Video: Escape Velocity

In this video we learn how to calculate an object’s escape velocity from a spherically-symmetric object by balancing kinetic energy with gravitational potential energy.

10:19

Video Transcript

In this video, we’re going to learn about escape velocity. We’ll see what this term means. And we’ll also find out how to calculate it in different scenarios.

To start out, imagine that you’re in a model rocket competition, where in this competition, a prize is awarded to the person whose rocket travels highest. In order to guarantee victory, you want your rocket not only to travel higher than the others, but never to return to Earth. You want it to completely escape Earth’s gravitational pull.

In order to understand what will be needed for your rocket to do this, it will be helpful to learn about escape velocity. This term “escape velocity” comes out of a context of considering how to escape a planet’s gravitational field. Imagine that, in the entire universe, there’s just one planet in existence.
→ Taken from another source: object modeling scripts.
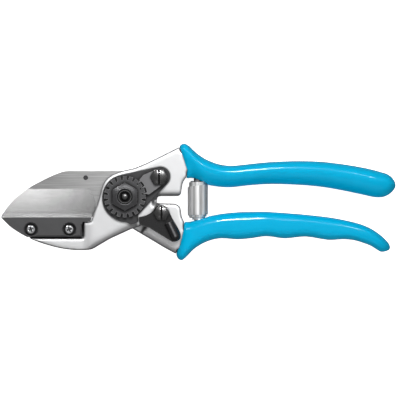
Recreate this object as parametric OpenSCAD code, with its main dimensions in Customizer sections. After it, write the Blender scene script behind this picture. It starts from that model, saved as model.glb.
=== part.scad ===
// Anvil pruning shears, lying on their back and closed.
// The pivot axis is Z, the handles run along +X, and Z = 0 is the flat back of the pivot bolt.

/* [Pivot stack] */
// Thickness of the pivot bolt's head
head_t = 3; // [2.4:0.1:3.2]
// Thickness of the washer under the bolt's head
head_washer_t = 0.6; // [0.4:0.1:0.8]
// Thickness of the rear lever's tongue
tongue_t = 4; // [3.6:0.1:4.4]
// Thickness of the blade
blade_t = 3; // [2.6:0.1:3.2]
// Thickness of the washer between the blade and the front lever
blade_washer_t = 0.4; // [0.3:0.1:0.6]
// Thickness of the front lever's head
front_t = 4; // [3.6:0.1:4.4]
// Thickness of the lock plate
plate_t = 1.5; // [1.2:0.1:1.8]
// Running gap between faces that turn on each other
face_gap = 0.05; // [0.03:0.01:0.08]

/* [Pivot parts] */
// Radius of the bolt's bearing shank
shank_r = 5; // [4.6:0.1:5.2]
// Radius of the bolt's threaded end
thread_r = 4; // [3.6:0.1:4]
// Outer radius of the bearing bush
bush_r = 6.5; // [6.2:0.1:7]
// Teeth on the rim of the pivot nut
nut_teeth = 20; // [18:1:22]
// Radius over the nut's teeth
nut_tip_r = 11.1; // [10.8:0.1:11.2]
// Radius at the roots of the nut's teeth
nut_root_r = 9; // [8.6:0.1:9.4]
// Width across the flats of the nut's hexagon
nut_af = 13; // [12:0.5:14]

/* [Levers] */
// Radius of the front lever's round head
front_head_r = 17.5; // [17:0.1:17.7]
// Radius of the rear lever's round head
rear_head_r = 13.4; // [13:0.1:13.5]
// Radius of the round shoulders where the levers reach full depth
shoulder_r = 18.3; // [18:0.1:18.6]
// Depth of the metal core inside the grips
tang_t = 12; // [10:0.5:12]

/* [Blade and anvil] */
// Height of the cutting edge below the pivot
edge_y = -10.8; // [-10.9:0.1:-10.7]
// Radius of the hollow grind
grind_r = 120; // [80:5:140]
// Radius of the blade's locating pin
blade_pin_r = 1.2; // [1:0.1:1.5]
// Radius of an anvil screw's head
anvil_head_r = 2.5; // [2.2:0.1:2.8]

/* [Grips] */
// Depth of the grips, front to back
grip_t = 18; // [17:0.5:19]
// Rings made between two stations of a grip
grip_steps = 3; // [2:1:4]
// Sides of a grip's section
grip_sides = 28; // [20:4:36]

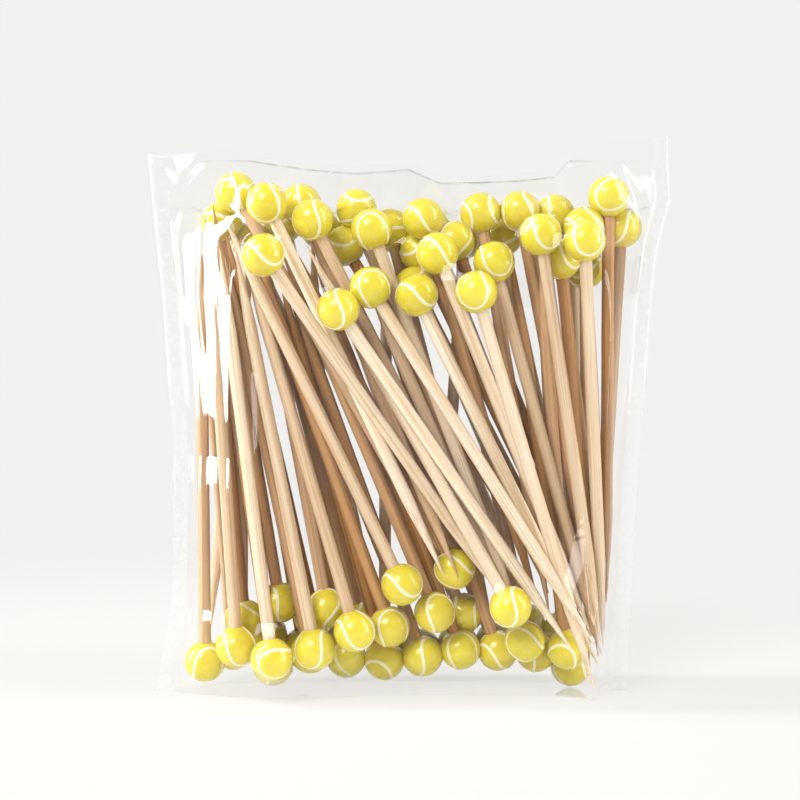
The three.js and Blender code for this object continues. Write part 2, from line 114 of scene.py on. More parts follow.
def crest(across):
    return POUCH_HEIGHT + MM * np.interp(across / POUCH_WIDTH, CREST_HEIGHTS[:, 0], CREST_HEIGHTS[:, 1])


# ---- Shader expressions
# Which output of a node is used, where it isn't the first one
ATTRIBUTE_VECTOR = 1
ATTRIBUTE_NUMBER = 2
OBJECT_PLACE = 3
FACING = 1
LENGTH = 1
MIXED_COLOUR = 2


class Value:
    """A shader socket that arithmetic can be written with."""

    def __init__(self, finish, socket):
        self.finish = finish
        self.socket = socket

    def math(self, operation, *others):
        return self.finish.math(operation, self, *others)

    def __add__(self, other):
        return self.math("ADD", other)

    def __radd__(self, other):
        return self.finish.math("ADD", other, self)

    def __sub__(self, other):
        return self.math("SUBTRACT", other)

    def __rsub__(self, other):
        return self.finish.math("SUBTRACT", other, self)

    def __mul__(self, other):
        return self.math("MULTIPLY", other)

    def __pow__(self, other):
        return self.math("POWER", other)


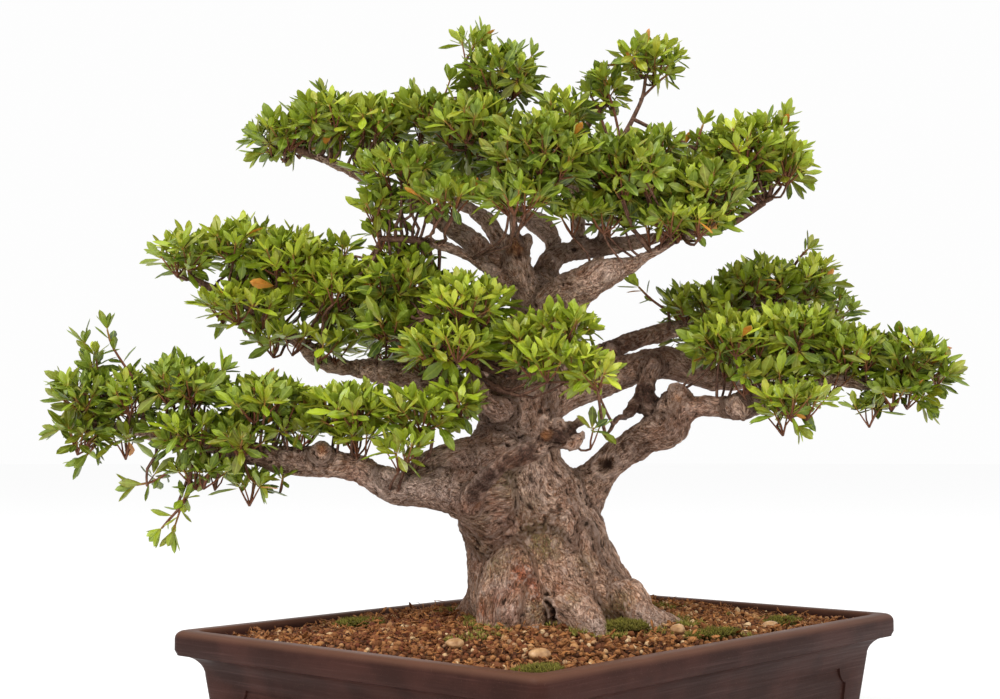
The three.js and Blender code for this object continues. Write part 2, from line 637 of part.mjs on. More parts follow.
const raisedSoil = rawSoil.translate([0, 0, GAP]);
for (const [name, [x, y, halfX, halfY, halfHeight]] of Object.entries(MOSS)) {
  const cushion = mound(x, y, halfX, halfY, halfHeight, soilHeightAt(x, y));
  show(name, cut(cushion, [raisedSoil, footCutter]), 'moss');
}
for (const [name, [x, y, halfX, halfY, halfHeight]] of Object.entries(PEBBLES)) {
  const height = soilHeightAt(x, y) + halfHeight * 0.7;
  show(name, cut(mound(x, y, halfX, halfY, halfHeight, height), [raisedSoil, footCutter]), 'pebble');
}

export default group;
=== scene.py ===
# %% [markdown]
# # A satsuki azalea bonsai in a clay pot
# The CAD model gives each part its place and size. This lesson gives the parts their looks:
# old flowing bark, whorls of small glossy leaves, granular soil with moss, and dark clay.
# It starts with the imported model, which is a fixed frame: nothing in it is moved.

# %% Load the frame
import itertools
import math

import bmesh
import bpy
import numpy as np
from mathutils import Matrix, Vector


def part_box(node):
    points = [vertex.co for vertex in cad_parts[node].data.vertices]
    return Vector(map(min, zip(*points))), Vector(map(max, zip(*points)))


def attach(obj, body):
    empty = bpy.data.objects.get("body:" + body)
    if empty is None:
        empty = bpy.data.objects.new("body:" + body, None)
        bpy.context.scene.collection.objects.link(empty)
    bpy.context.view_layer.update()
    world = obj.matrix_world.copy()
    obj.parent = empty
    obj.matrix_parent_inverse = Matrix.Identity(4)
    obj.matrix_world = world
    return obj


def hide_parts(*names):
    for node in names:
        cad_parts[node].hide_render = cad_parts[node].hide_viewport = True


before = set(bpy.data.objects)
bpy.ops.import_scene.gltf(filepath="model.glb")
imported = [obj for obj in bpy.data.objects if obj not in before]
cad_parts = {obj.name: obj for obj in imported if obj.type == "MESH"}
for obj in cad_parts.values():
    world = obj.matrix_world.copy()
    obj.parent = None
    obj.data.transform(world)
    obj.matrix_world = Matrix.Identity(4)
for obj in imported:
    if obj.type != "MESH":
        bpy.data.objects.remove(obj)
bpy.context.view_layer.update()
bpy.context.scene.view_settings.view_transform = "Standard"

# %% [markdown]
# The tree is laid out as it is seen from its front, which looks over one corner of the pot.
# A point is given by how far it is seen across and up from the middle of the rim, and how far
# it lies behind that, all in millimetres. A thing that lies further away looks smaller, so its
# real place and size are scaled up. Plain x, y and z would do too, but then every limb would
# have to be turned in the head before it could be compared with what is seen. The camera
# stands at the eye of this layout.

# %% The view layout and the camera
MM = 0.001
FRONT = math.radians(40.8)
EYE_DISTANCE = 1226
EYE_OVER_RIM = 138
EYE_OFFSET = 42
RIM_HEIGHT = 130
RIGHT = np.array([math.sin(FRONT), -math.cos(FRONT), 0.0])
AWAY = np.array([math.cos(FRONT), math.sin(FRONT), 0.0])
UP = np.array([0.0, 0.0, 1.0])
CAMERA_PITCH = math.radians(93.85)
SENSOR_WIDTH = 36
FOCAL_LENGTH = 54
EYE = (-AWAY * EYE_DISTANCE - RIGHT * EYE_OFFSET + UP * (RIM_HEIGHT + EYE_OVER_RIM)) * MM


def depth_scale(away):
    return (EYE_DISTANCE + away) / EYE_DISTANCE


def seen(across, up, away):
    scale = depth_scale(away)
    right = (across + EYE_OFFSET) * scale - EYE_OFFSET
    height = RIM_HEIGHT + EYE_OVER_RIM + (up - EYE_OVER_RIM) * scale
    return (RIGHT * right + AWAY * away + UP * height) * MM


def seen_at(points):
    """How far across, up and away points are seen, in millimetres: the way back from seen."""
    away = points @ AWAY / MM
    scale = depth_scale(away)
    across = (points @ RIGHT / MM + EYE_OFFSET) / scale - EYE_OFFSET
    up = EYE_OVER_RIM + (points[:, 2] / MM - RIM_HEIGHT - EYE_OVER_RIM) / scale
    return np.stack([across, up, away], 1)


bpy.ops.object.select_all(action="DESELECT")
bpy.ops.object.camera_add(location=EYE, rotation=(CAMERA_PITCH, 0, FRONT - math.pi / 2))
camera = bpy.context.object
camera.data.sensor_width = SENSOR_WIDTH
camera.data.lens = FOCAL_LENGTH
camera.data.clip_start = 0.01
camera.data.clip_end = 50
bpy.context.scene.camera = camera
print("eye, mm:", (EYE / MM).round())

# %% [markdown]
# A finish is a material made of nodes. They can be wired by hand in the shader editor, but a
# dozen layers of bark soon become a tangle. Written as Python, the maths reads like a formula:
# the class below wraps a socket, and each operation on it adds a Math node. Every other node
# comes from one method, which sets the node's settings first and then its sockets.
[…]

Everything outside of that planet is just empty space.

We know that a planet having mass will create a gravitational field around itself, which will tend to draw other massive objects in towards itself. If we have some other massive object then on the surface of the planet, the tendency of that object is to stay there on the surface. Energetically, that’s what the object wants to do.

There’s a helpful way of showing this graphically. Imagine that we zoomed way out from our planet so that it looked like this. If we were to make a graph of the gravitational potential energy 𝑢 created by the planet, as a function of the distance 𝑟 from the planet’s surface, that curve would look something like this. Following the functional form GPE is equal to negative the universal gravitational constant times the mass of our planet times the mass of the object it’s attracting, all divided by the distance between their centers.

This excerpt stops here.